Most of the evidence against him is drawn from political speeches and press statements and lacks any compelling evidence of criminal activity. If convicted, he faces a combined total of 142 years in prison.

A crackdown on freedom

On 7 January 2021, a Turkish penal court approved a second indictment against Demirtaş, as part of a probe into several deadly 2014 terror incidents. This indictment calls for life without parole. The first hearing in this case, which involves 107 other defendants, including HDP members and officials, took place on 26 April.

In the meantime, Turkish courts have so far failed to implement a December 2020 ruling by the Grand Chamber of the European Court of Human Rights, which found Demirtaş’s detention to be politically motivated and ordered his immediate release.

In March 2021, the Council of Europe’s Committee of Ministers urged Turkey to implement the Court’s rulings, which are legally binding, and to release Demirtaş forthwith. This plea, too, has gone unheard.

On 17 March 2021, the chief public prosecutor of Turkey’s Court of Cassation filed a case before the Constitutional Court, demanding that HDP be dissolved and that 687 party members – including Demirtaş – be banned from engaging in politics for five years.

The European Union was among those condemning the move, stating that it ‘would violate the rights of millions of voters in Turkey’. The authorities continue to forcibly replace elected HDP local officials in the south-east of Turkey, thus depriving voters of their elected representatives in parliament and local government.

The cases against Demirtaş, scores of HDP officials, and the HDP itself are emblematic of the harassment, threats and persecution that critical voices in Turkey now face in growing numbers, particularly since the coup attempt of July 2016 and the subsequent breakdown of the rule of law.

According to Expression Interrupted, a website tracking press freedom in Turkey, at least 68 journalists and media workers are currently in pre-trial detention in the country. Kurdish culture and language continue to be harshly repressed across the board. Most pro-Kurdish and Kurdish language media outlets have been shut down, and dozens of journalists of Kurdish or pro-Kurdish outlets are in prison on trumped-up terrorism charges.

Alongside this, the erosion of wider human rights in Turkey continues apace. Women’s rights are under assault. Despite much recent social media outrage around the nation’s high femicide rate, earlier this year Erdoğan withdrew Turkey from the Istanbul Convention (a legal framework to protect victims of gender-based violence and prosecute offenders), without consultation, and by decree.
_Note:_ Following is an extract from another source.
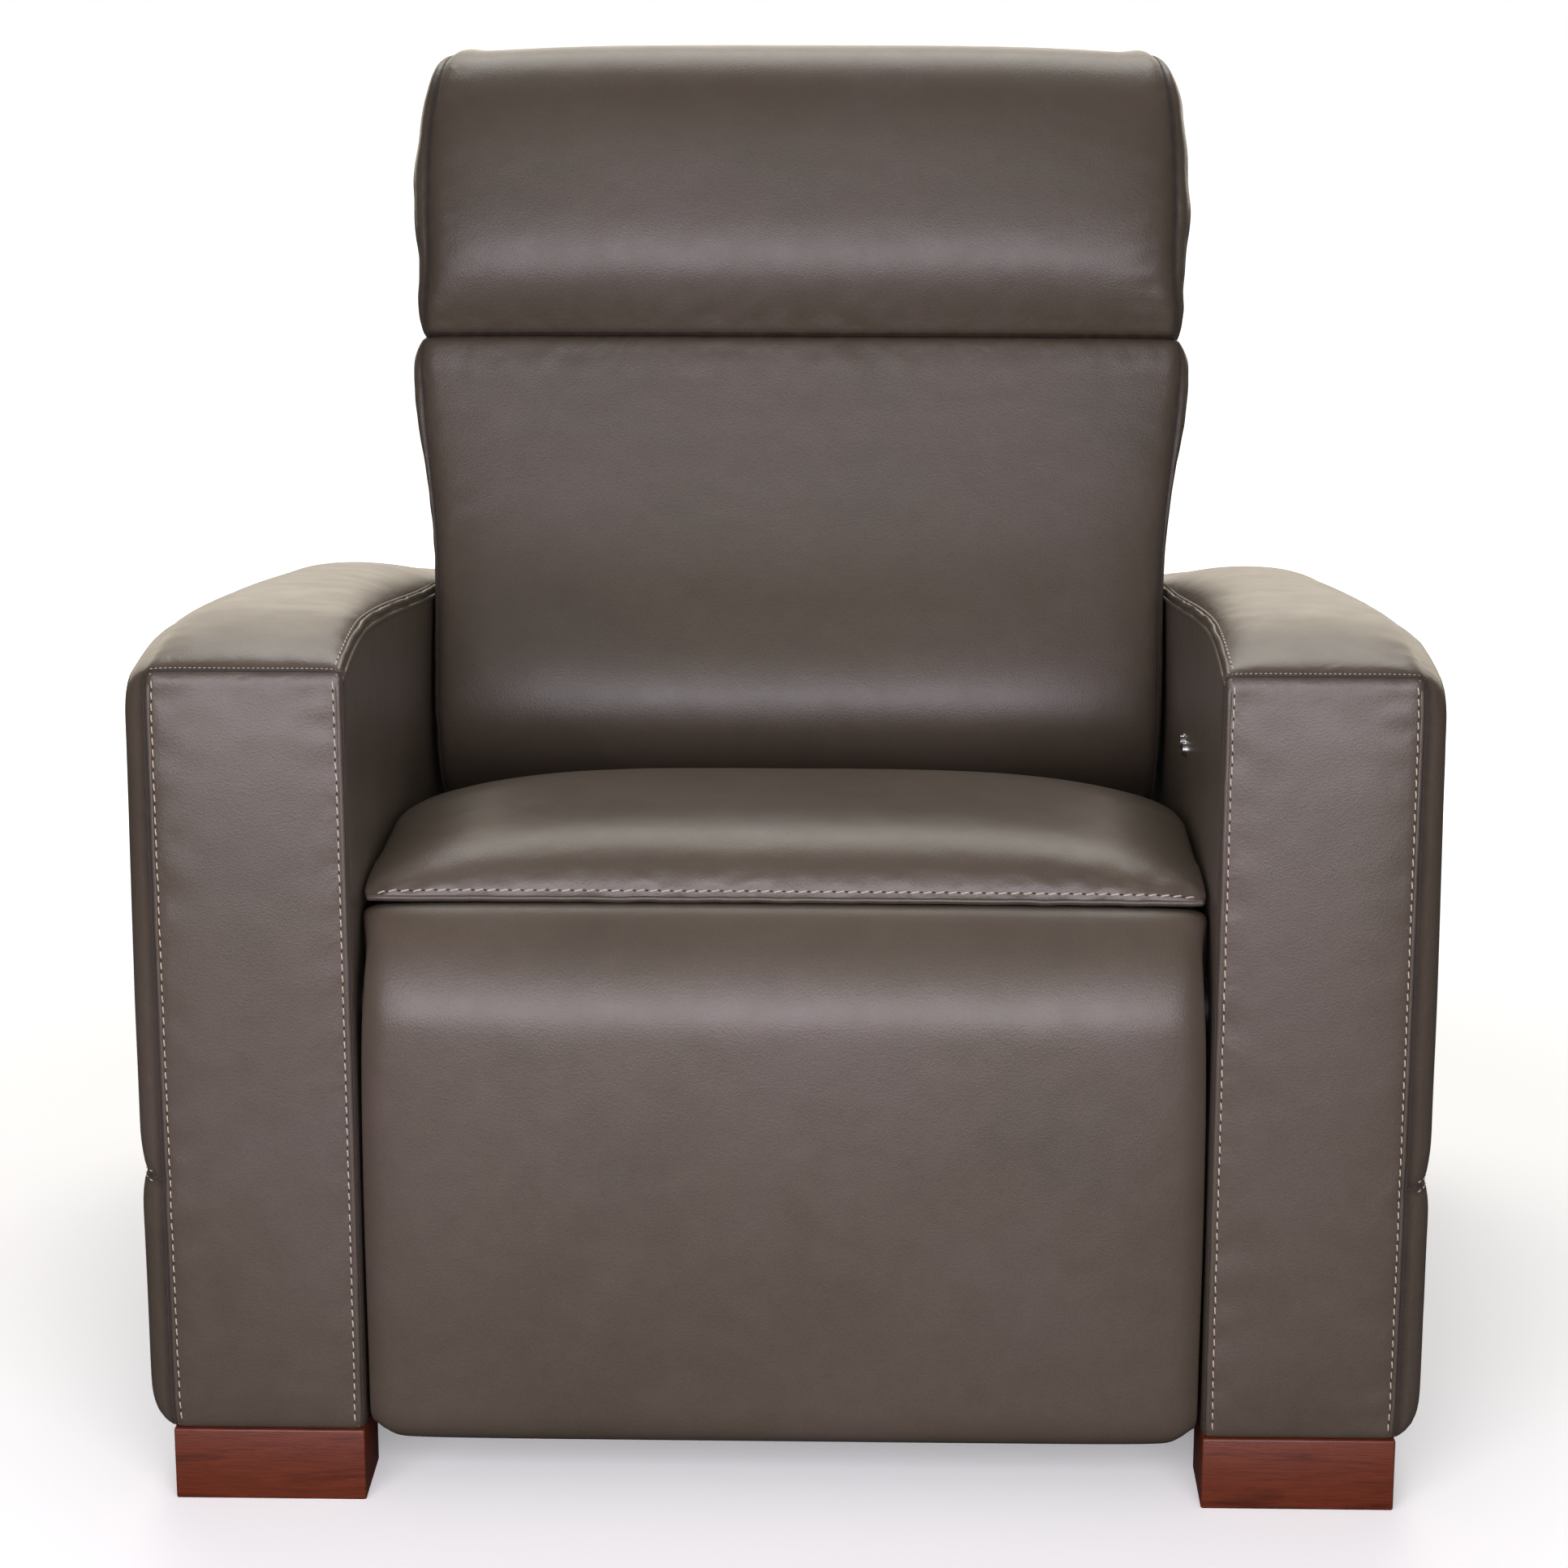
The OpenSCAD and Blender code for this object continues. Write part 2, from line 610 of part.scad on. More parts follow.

Erdoğan’s ever louder homophobic vitriol puts the already endangered LGBTIQ community at ever greater risk. Turkey’s more progressive universities have also become objects of his wrath. After riot police shut down peaceful protests at Istanbul’s Boğaziçi University last January, going on to do the same at eight other universities, more than 500 students and academics were arrested. Erdoğan has branded them terrorists.

Pressure needed

Behind Erdoğan’s rhetoric is a justice system that just occasionally bends to outside pressure. The recent release of novelist and journalist Ahmet Altan can be counted as one such victory. Since Altan’s arrest on farcical charges in 2016, scores of centres of PEN, the international association of writers, across the world have been campaigning on his behalf, sending appeals to the Turkish authorities and observers to trial hearings, taking part in solidarity actions, and promoting his writing.

On 14 April this year, the European Court of Human Rights ordered Turkey to free him at once and pay him €16,000 in damages for violating his right to liberty and security and his freedom of expression, having found no evidence of his involvement in a plan to overthrow the government. The following day, Altan was released, though it is unclear whether he received any damages. He would be the first to remind us of those still behind bars.

It is in this spirit that we ask you to also remember Nedim Türfent, the poet, journalist, and honorary English PEN member who is serving an almost nine-year prison sentence on trumped-up terrorism charges following an unfair trial, during which 19 witnesses said they had been tortured into testifying against him.

We also ask you to remember Osman Kavala, the publisher and philanthropist who has devoted his life to the peaceful promotion of civil and cultural rights, most notably in Turkey’s Kurdish regions. First detained in October 2017, he was initially charged with being the driving force behind the 2013 Gezi Park protests. Though eventually acquitted, Kavala remains in detention on a new charge of threatening the constitutional order. This carries a life sentence, with an additional 20-year sentence for espionage.

We hope you will join us in demanding the immediate and unconditional release of Selahattin Demirtaş, Nedim Türfent, Osman Kavala and all others who are currently detained in Turkey for peacefully expressing their views. We do so today in the name of Selahattin Demirtaş, who once imagined himself a president steering Turkey towards peace and unity, and who is due to have his trial hearing tomorrow.